Can We Decouple Carbon Emissions From GDP?

Michael Grossman • March 4, 2019

 

Save yourself from pre-ordering the history book for 2019 because I can sum it up in one sentence: Too many people wanted too much stuff for carbon emissions to stop rising.

Assuming the Earth’s population continues to grow at present rates, the choice facing the climate movement is whether we can encourage people to want less stuff, or whether we can make all of that stuff without a corresponding rise in global temperatures?

At this point, it’s a rhetorical question, but it’s also becoming an academic one.

Father Time and Mother Nature have teamed up with The Fates to brew up a storm unlike any seen in millions of years, and time is running out to throw a monkey wrench into their plans.

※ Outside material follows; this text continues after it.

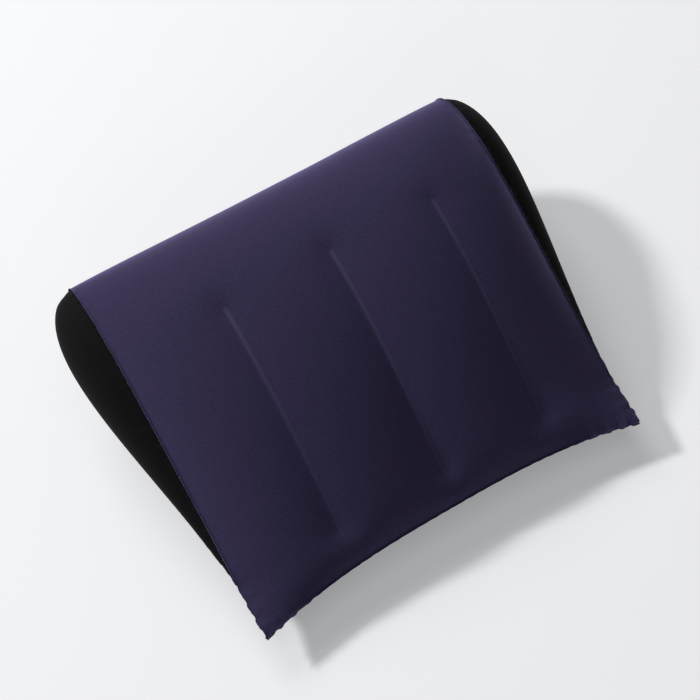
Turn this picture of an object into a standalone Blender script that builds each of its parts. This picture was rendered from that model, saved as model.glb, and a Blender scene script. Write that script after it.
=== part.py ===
"""Camp pillow: an inflatable wedge pillow of welded film, lying on its underside.

X runs across the pillow, -Y is the thin welded front, +Y the thick back ridge, Z is up.
The air bag is drawn in its own level frame (mid-plane at z = 0) and then laid on the ground.
"""
from math import asin, cos, pi, radians, sin, sqrt

import bmesh
import bpy
from mathutils import Matrix, Vector
from mathutils.bvhtree import BVHTree

# Overall shape of the inflated bag, in metres.
SPAN = 0.440                 # across the front corners, seam to seam
LENGTH = 0.402               # front corners to the back seam
HALF_THICK = 0.0974          # half the thickness at the middle of the span
SEAM_HALF_THICK = 0.0546     # half the gusset's height
FRONT_BOW = 0.0215           # how far the front edge is drawn in between its corners
FRONT_BOW_POWER = 2.8
RIDGE_BOW = -0.0020          # how far the back ridge stands out at mid-span; less than 0 is drawn in
NOSE_POWER = 1.05            # slope of the wedge's nose at the middle
SEAM_NOSE_POWER = 2.95       # the same along the gusset seams
SEAM_CLOSED = 0.07           # share of the length, from the front, where the side seam is shut
SEAM_RISE = 0.12             # share over which it opens to take the gusset
SHOULDER_POWER = 4.5         # how late the span rolls down towards the gussets
CORNER_FLARE = 0.007         # share of the half span that the corners stand out past the body
FLARE_REACH = 0.34           # share of the length over which the corner flares
GUSSET_BULGE = 0.040
REST_PITCH = radians(12.6)   # the bag tips forward onto its underside
REST_FLAT = 0.002            # how much of the underside's belly the ground flattens

# Film and welds.
FILM = 0.001
GAP = 0.0003                 # between faces that touch
SEAM_FLANGE = 0.004          # welded edge that stands out along each gusset
FRONT_FLANGE = 0.005         # flat welded edge along the front
BACK_LAP = 0.008             # the top panel's overlap on the bottom panel, at the back
JOGGLE = 0.004               # length over which the bottom panel steps in under the lap
LAP_CLEARANCE = 0.0008
FLANGE_LIFT_REACH = 0.5      # share of the length over which a flat flange turns upright
GUSSET_START = 0.0026        # seam half-height at which the gussets begin

# Webs: upright strips that tie the top to the bottom.
WEB_POSITIONS = {"web_left": -0.495, "web_centre": 0.05, "web_right": 0.59}
WEB_FRONT = 0.085            # share of the length at a web's front end
WEB_BACK = 0.72
WEB_TAB = 0.012
WEB_CLEARANCE = 0.0008

# Air valve, in its own frame: z = 0 on the bottom panel's film, +Z outwards.
VALVE_ACROSS = 0.3           # place on the bottom panel, as a share of the half span
VALVE_TURN = 0.30            # angle below the back seam
BORE_RADIUS = 0.0060
NECK_WALL = 0.0015
NECK_DEPTH = 0.008
BASE_RADIUS = 0.015
BASE_THICK = 0.0012
BASE_SEAT = 0.0004
STEM_WALL = 0.0022
STEM_LIP_RADIUS = 0.0078
STEM_LIP = 0.0015
STEM_TRAVEL = 0.012
STOP_RIDGE = 0.0010
PLUG_SHANK = 0.008
PLUG_HEAD = 0.0014
PLUG_HEAD_RADIUS = 0.0070
PLUG_HEAD_BEVEL = 0.0004
PLUG_TIP_BEVEL = 0.0009
FLAP_THICK = 0.0006
FLAP_MARGIN = 0.0006
STRAP_WIDTH = 0.0030
STRAP_THICK = 0.0010
STRAP_HANDLES = ((0.020, 0.016), (0.028, 0.0015))    # (radius, height) of the loop's handles

# Mesh fineness.
SPAN_STEPS = 24
TOP_STEPS = 26
BOTTOM_STEPS = 26
WEB_STEPS = 14
ROUND_STEPS = 32
GUSSET_RINGS = (0.95, 0.84, 0.68, 0.48, 0.26)
GUSSET_HUB = 0.62            # share of the length at which a gusset's faces meet
LAP_ROWS = 3
LAP_MARGIN = 3               # points at each end of a row that stay out of the back lap
BASE_RINGS = 3
STRAP_STEPS = 16
SHARP_ANGLE = radians(35)
PROBE_HEIGHT = 0.02          # where a probing ray starts, above the valve's z = 0
CUTTER_DEPTH = 0.01

PURPLE = (0.030, 0.025, 0.056)
CHARCOAL = (0.011, 0.011, 0.012)
SMOKE = (0.060, 0.060, 0.065)


def clear_scene():
    for old in list(bpy.data.objects):
        bpy.data.objects.remove(old, do_unlink=True)


def make_material(name, colour, roughness, metallic=0.0):
    material = bpy.data.materials.new(name)
    material.use_nodes = True
    shader = material.node_tree.nodes["Principled BSDF"]
    shader.inputs["Base Color"].default_value = (*colour, 1.0)
    shader.inputs["Roughness"].default_value = roughness
    shader.inputs["Metallic"].default_value = metallic
    return material


def add_object(name, verts, faces, material, parent, weld=False):
    mesh = bpy.data.meshes.new(name)
    mesh.from_pydata([tuple(v) for v in verts], [], faces)
    work = bmesh.new()
    work.from_mesh(mesh)
    if weld:
        bmesh.ops.remove_doubles(work, verts=work.verts, dist=1e-6)
    bmesh.ops.recalc_face_normals(work, faces=work.faces)
    work.to_mesh(mesh)
    work.free()
    mesh.shade_smooth()
    mesh.set_sharp_from_angle(angle=SHARP_ANGLE)
    mesh.materials.append(material)
    part = bpy.data.objects.new(name, mesh)
    bpy.context.collection.objects.link(part)
    part.parent = parent
    return part


def add_film_thickness(part):
    shell = part.modifiers.new("film", 'SOLIDIFY')
    shell.thickness = FILM
    shell.offset = 0.0


def smooth_step(value):
    value = min(max(value, 0.0), 1.0)
    return value * value * (3.0 - 2.0 * value)


# The bag's surface. u runs from -1 to 1 across the span; turn runs from 0 at the front
# seam over the top to pi at the back, and on to 2 pi along the underside.

def profile_peak(power):
    return max(sin(k * pi / 200) * sin(k * pi / 400) ** power for k in range(200))


NOSE_PEAK = profile_peak(NOSE_POWER)
SEAM_NOSE_PEAK = profile_peak(SEAM_NOSE_POWER)


def reach(turn):
    """Share of the length, from the front seam."""
    return (1.0 - cos(turn)) / 2.0


def turn_at(share):
    return 2.0 * asin(sqrt(share))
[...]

I feel like I’m reliving the campy Batman series of my childhood, in which the caped crusader dramatically extinguishes the bomb at the last possible moment to escape the evil designs of The Penguin or The Joker.

I doubt we will ever be able to convince consumers in a capitalist society or emerging economy to want less stuff. They might be forced to cut their carbon emissions eventually, but as long as advertising and social statuses exist, there’s always going to be a race to sell you something to make you feel better, look better, appear wealthier, and so on.

So that leaves us with an experiment in wrenches. Fortunately, I’m living in one of the marquee locations in America to see if we can make this carbon emissions experiment succeed.

 

Seattle Has Been Counting Its Carbon Emissions

Seattle is not only one of the top cleantech hubs, but the city has been tracking its carbon emissions in every sector of its local economy for years. It checks off pretty much every green box imaginable, from multi-family recycling and composting to green roofs on city-owned buildings. It even adopted its Climate Action Policy in 2013 , focusing on road transportation, building energy and waste sectors.

Last week, the City’s Office of Sustainability released its latest inventory of the total greenhouse gas emissions from cars, buildings, and industry as part of its effort to achieve a 50 percent reduction in carbon pollution by 2030 and zero emissions by 2050. The report was clear: while the city is paddling in the right direction, it needs to exchange the paddles for a powerful emission free motor.

To their credit, Seattlites are doing their best to bend the carbon emissions curve. Since 2008, per-person emissions have declined 20 percent, and while population has increased over the same period by 18 percent and employment by 16 percent, total emissions declined 5 percent.

Per-person transportation emissions also declined, as did the per-person usage of building energy and emissions from waste.

In most cities, this would be cause for laudatory news releases and celebrations, but unfortunately, our atmosphere doesn’t trap greenhouse gasses based on a per-person basis.

 

Measurement Doesn’t Necessarily Mean Management

Once you pull back the telescope lens to see a wider picture of Seattle’s carbon emissions ecosystem that includes all modes of transportation like air travel, the industrial and manufacturing sector and building and industrial equipment, a decidedly less rosy picture emerges.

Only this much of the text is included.